> **Exercise aim**:
Locate the string "this" in the listing below. Copy every line where it is found.

> **Data segment**:
※

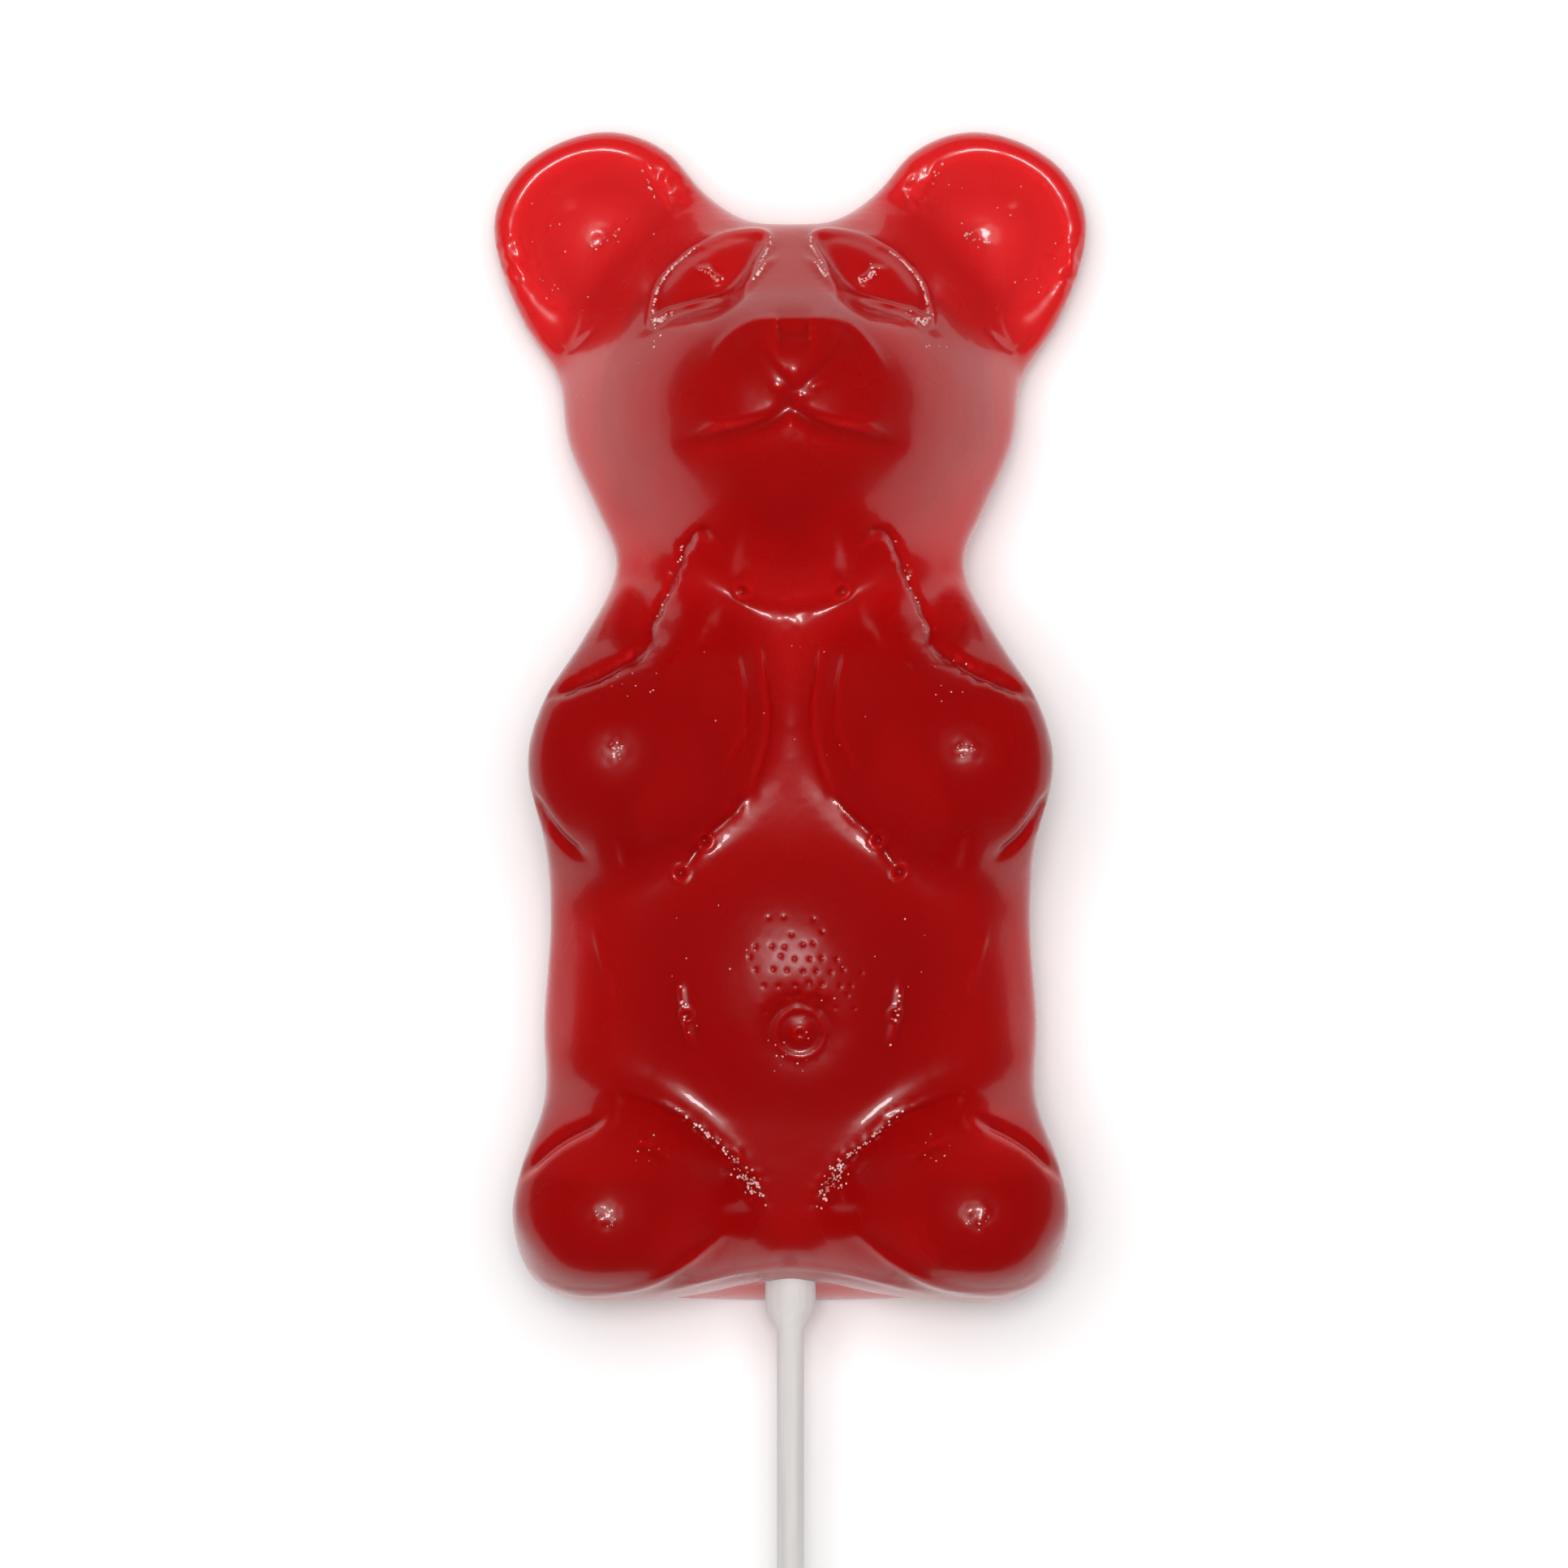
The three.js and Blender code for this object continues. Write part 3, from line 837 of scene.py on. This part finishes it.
bubbles = {
    "seed": 11,
    "lineRadius": (0.1, 0.22),  # mm
    "clusterRadius": (0.06, 0.14),
    "sunk": 0.45,  # share of the radius below the skin
    "dropHeight": 60,  # mm, from where each is dropped onto the skin
    "steepest": 0.5,  # none sit where the skin faces forward less than this
    # along a path on the left, mirrored to the right: how many and how far they stray, mm
    "lines": [
        # the rows along the groin fold paint its dotted glints with pale bubbles
        ([(-10.7, 19.8), (-8.4, 17.7), (-6.2, 15.9), (-4.5, 14.2)], 30, 0.3),
        ([(-5.6, 15.2), (-4.6, 13.6), (-3.6, 12.2), (-2.6, 10.8)], 60, 0.9),
        ([(-10.7, 32.5), (-10.5, 30.6), (-10.1, 28.4), (-9.6, 26.0)], 9, 0.3),
        ([(-19.8, 105.3), (-18.4, 105.8), (-16.9, 106.8)], 12, 0.5),
        ([(-15.1, 113.1), (-13.2, 109.6)], 7, 0.25),
        ([(-13.2, 66.4), (-11.8, 71.0), (-10.2, 75.4)], 16, 0.4),
        ([(-12.8, 95.6), (-14.6, 93.4)], 6, 1.2),
        # the rows along the eye rims, corners and eye centres paint their bright rim lines and glints with
        # pale bubbles
        ([(-13.6, 97.0), (-13.2, 100.3), (-11.6, 102.6), (-8.9, 104.6)], 60, 0.08),
        ([(-2.0, 105.4), (-1.9, 104.6), (-3.0, 102.6), (-4.6, 99.9), (-6.2, 98.9)], 60, 0.08),
        ([(-2.4, 102.6), (-3.0, 101.7), (-3.6, 100.9)], 18, 0.1),
        ([(-13.6, 97.8), (-13.4, 96.8), (-12.5, 97.0), (-11.4, 97.8)], 40, 0.35),
        ([(-9.0, 102.2), (-7.8, 101.5), (-7.0, 100.9)], 12, 0.2),
        ([(-8.0, 102.6), (-7.8, 101.4), (-7.2, 100.8), (-6.6, 101.4)], 14, 0.2),
    ],
    # round a middle on the left, mirrored to the right: how many and how far they reach, mm
    "clusters": [
        # the clusters on the paws and feet sit on their glints and paint them as pale specks
        ((-16.9, 55.0), 12, 1.0),
        ((-18.1, 9.7), 16, 1.2),
        ((-23.6, 101.0), 5, 1.4),
        ((-14.3, 16.4), 7, 1.6),
        ((-15.0, 62.0), 9, 2.6),
        ((-19.0, 106.0), 14, 8.0),
        ((0.0, 62.0), 6, 9.0),
        ((-8.0, 34.0), 8, 6.0),
        ((0.9, 26.0), 8, 2.4),
    ],
}


def makeBubbles():
    source = bmesh.new()
    source.from_mesh(bearPiece.data)
    skin = BVHTree.FromBMesh(source)
    source.free()
    pick = random.Random(bubbles["seed"])
    spots = []
    for path, count, stray in bubbles["lines"]:
        points = softened(path)
        for side in (1, -1):
            for _ in range(count):
                k = pick.randrange(len(points) - 1)
                spot = points[k].lerp(points[k + 1], pick.random())
                radius = pick.uniform(*bubbles["lineRadius"]) * mm
                x = side * (spot.x + pick.gauss(0, stray / 2))
                spots.append((x, spot.y + pick.gauss(0, stray / 2), radius))
    for (x, height), count, reach in bubbles["clusters"]:
        for side in (1, -1):
            for _ in range(count):
                turn, gap = pick.uniform(0, math.tau), reach * math.sqrt(pick.random())
                radius = pick.uniform(*bubbles["clusterRadius"]) * mm
                spots.append((side * (x + gap * math.cos(turn)), height + gap * math.sin(turn), radius))
    bm = bmesh.new()
    for x, height, radius in spots:
        place, normal = skin.ray_cast(onBear(x, height, bubbles["dropHeight"]), Vector((0, 0, -1)))[:2]
        if place is None or normal.z < bubbles["steepest"]:
            continue
        centre = place - normal * radius * bubbles["sunk"]
        bmesh.ops.create_icosphere(bm, subdivisions=1, radius=radius, matrix=Matrix.Translation(centre))
    piece = toObject(bm, "surfaceBubblesAndGlints")
    piece.data.shade_smooth()
    piece.data.materials.append(bubbleGlintPaint)
    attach(piece, "root")
    print("bubbles:", len(spots), "spots,", len(piece.data.polygons), "faces")


makeBubbles()


# The stick

stick = {
    "collarRadius": 2.5,  # mm, as are all the sizes here
    "shaftRadius": 1.35,
    "taper": 2.2,
    "tipRound": 0.4,
    "tipSteps": 4,
    "sides": 64,
    "sharpAngle": math.radians(40),
}


def makeStick():
    axisZ = (stickLow.z + stickHigh.z) / 2
    profile = [
        (0, stickLow.y),
        (stick["shaftRadius"] * mm, stickLow.y),
        (stick["shaftRadius"] * mm, baseY - stick["taper"] * mm),
        (stick["collarRadius"] * mm, baseY),
        (stick["collarRadius"] * mm, stickHigh.y),
        (0, stickHigh.y),
    ]
    bm = bmesh.new()
    corners = [bmesh.ops.create_vert(bm, co=(radius, y, axisZ))["vert"][0] for radius, y in profile]
    for a, b in zip(corners, corners[1:]):
        bm.edges.new((a, b))
    bmesh.ops.bevel(
        bm, geom=[corners[1]], offset=stick["tipRound"] * mm, segments=stick["tipSteps"], profile=0.5,
        affect="VERTICES", material=-1,
    )
    bmesh.ops.spin(
        bm, geom=bm.verts[:] + bm.edges[:], cent=(0, 0, axisZ), axis=(0, 1, 0), angle=math.tau,
        steps=stick["sides"], use_merge=True,
    )
    bmesh.ops.remove_doubles(bm, verts=bm.verts, dist=bear["weld"])
    bmesh.ops.recalc_face_normals(bm, faces=bm.faces)
    piece = toObject(bm, "paperStick")
    piece.data.shade_smooth()
    piece.data.set_sharp_from_angle(angle=stick["sharpAngle"])
    piece.data.materials.append(stickPaper)
    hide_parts("stick")
    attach(piece, "root")


makeStick()
print("stick ready")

※

> **Complete answer**:
The three.js and Blender code for this object continues. Write part 3, from line 837 of scene.py on. This part finishes it.
    "steepest": 0.5,  # none sit where the skin faces forward less than this